NOTE: There was a bit of prep work for this, but on the bright side my only costs were masking tape, craft glue, and popsicle sticks as I found old boxes for the cardboard. I used an old-fashioned paper cutter to precut all the cardboard pieces and place all of them bags to make little “kits”.

1. Students used masking tape to tape the sides of the house together. They taped the roof across the top seam and glued it on top of the house. The tree roll was stapled as a roll, and glued to the tree base. Lastly the house base was glued to the top of the tree.
2. Michaels sells a variety of wood craft sticks these days, which makes for several ladder choices. I used some new narrow ones for the sides and what are called “match sticks” for the steps. I recommend using Alene’s Tacky Craft Glue for everything as it is thick and sets up in about 10 minutes.

 I’ve found that if I just pre cut some house shapes for a corrugated cardboard craft class, students as young as kinder can easily “build” something and learn how to construct and decorate a house.

cardboard craft
cardboard craft

This adorable house was made by a talented kinder named Audrey. I believe she is six years old but has the focus of someone twice her age.

MATERIALS

  • 12″ x 12″ corrugated panels found at my local Box City store
  • An old-fashioned paper cutter, one that has an arm that slices up and down
  • Ram tape, also found at my local Box City
  • Black chisel tip Sharpie markers
  • Tempera cake paints
  • Brush and water

DIRECTIONS

PREP: Precut cardboard into side panels that are 12″ x 5″ and 9″ x 5″. Cut the 12″ to have angles that come down 9″ on the sides.
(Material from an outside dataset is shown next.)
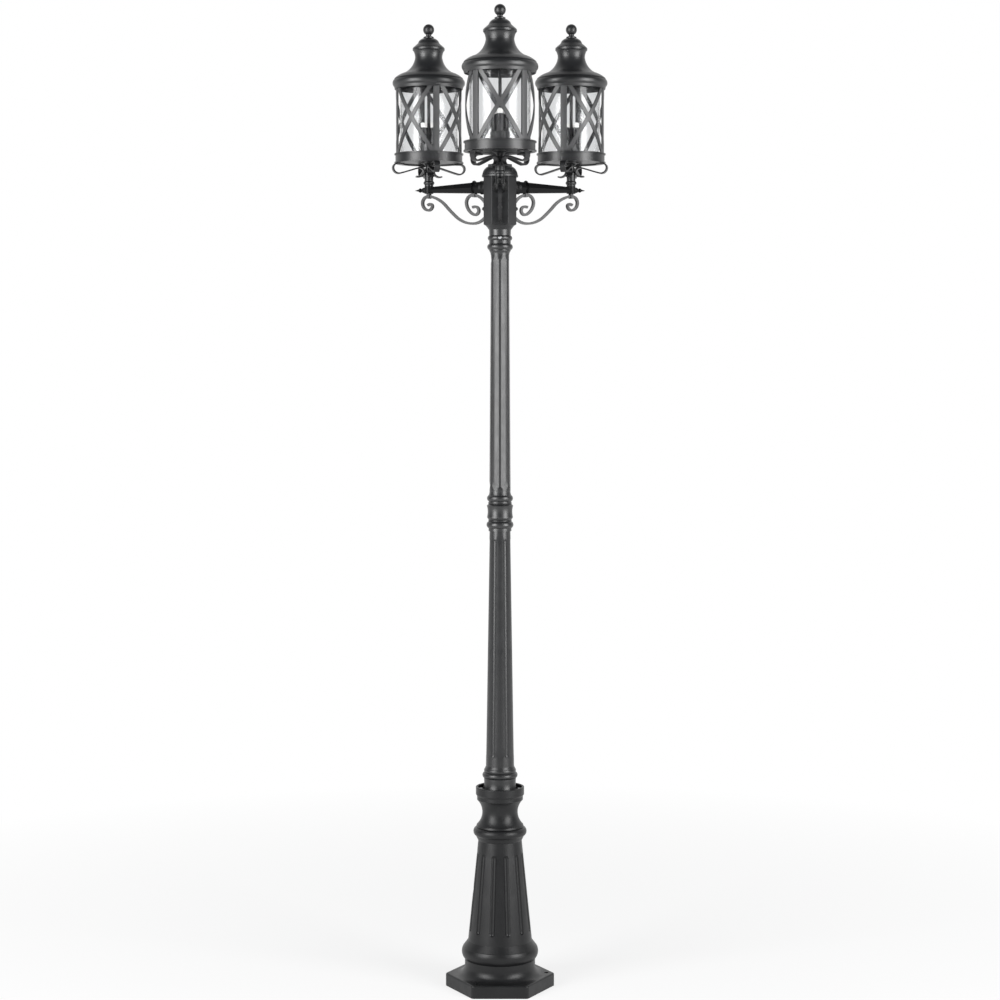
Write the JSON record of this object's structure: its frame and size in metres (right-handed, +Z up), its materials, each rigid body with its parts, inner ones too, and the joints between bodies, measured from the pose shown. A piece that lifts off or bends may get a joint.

Cut roof panels that are 6″ x 4.5″. If you have a large class, try pre-tearing strips of tape and collecting them on plastic binder sheets.

  1. Students line up their side panels and tape them on one side with the Ram tape.
  2. The cardboard is turned over and the house details are drawn with the Sharpie.
  3. The house is painted with tempera cake paints.
  4. Students tape their roof and draw tile lines on it.
  5. Stand the house up and tape the last sides together, hopefully on the inside to hide the tape.
  6. Rolls of tape are stuck on the angled sides on the top of the house, and the roof is placed on top.

Here’s what I did recently for an after school cardboard house project. Students built and decorated their house over five weekly classes.

cardboard house project

I bought lots of 12″ cardboard squares from my local box company, and precut the panels so all the kids had to do in the first class was tape, tape, tape. They loved it! I had a room full of kinder through 3rd graders who happily assembled their houses for a full 45 minutes.

My diagram for how I made the most effective use of all my 12″ cardboard squares is shown. For the curious, I paid about 30¢ per panel, and used about 3 for each student.

Next week, I will have lots of scrapbook paper cut to size so students can easily wallpaper the background. Can’t wait to see it, check back for more details.

diy dollhouse furniture

To date I have over 40 kids making these after school, and today they worked on making beds from popsicle sticks, chip board and stationary paper. Now granted, I prepped the bed pieces by cutting them out ahead of time (hey, I have even 5 year-olds) but I loved how they ended up figuring out on their own how to make bunk beds, doors, tables and a whole lot more. This is a BIG class, and after years of trying out new projects, I was more than rewarded to see so many of them figuring out how to customize their house with their own ideas. That doesn’t happen every day with every project, but when it does, you know you’ve done something right.

MATERIALS (for the beds)
• Jumbo popsicle sticks
• Chipboard
• Patterned paper (from craft store)
• Masking tape
• Pom poms
• Glue sticks

DIRECTIONS
PREP: Cut chipboard to 2″ x 3.5″ size rectangles. Cut jumbo sticks to make three with round ends that are 2.5″ long, two that are 3.5″ long, and two that are 2″ long. Cut stationary paper to 2″ x 3.5″ size.
1. Students tape the matching popsicle sticks sizes to the chipboard with masking tape. The sides are brought together and taped to make the bed.
2. The three round end sticks are taped together at the base and then taped to the bed.
3. The stationary paper is attached with a glue stick.
3. Pom poms were glued on with craft glue to make the pillows.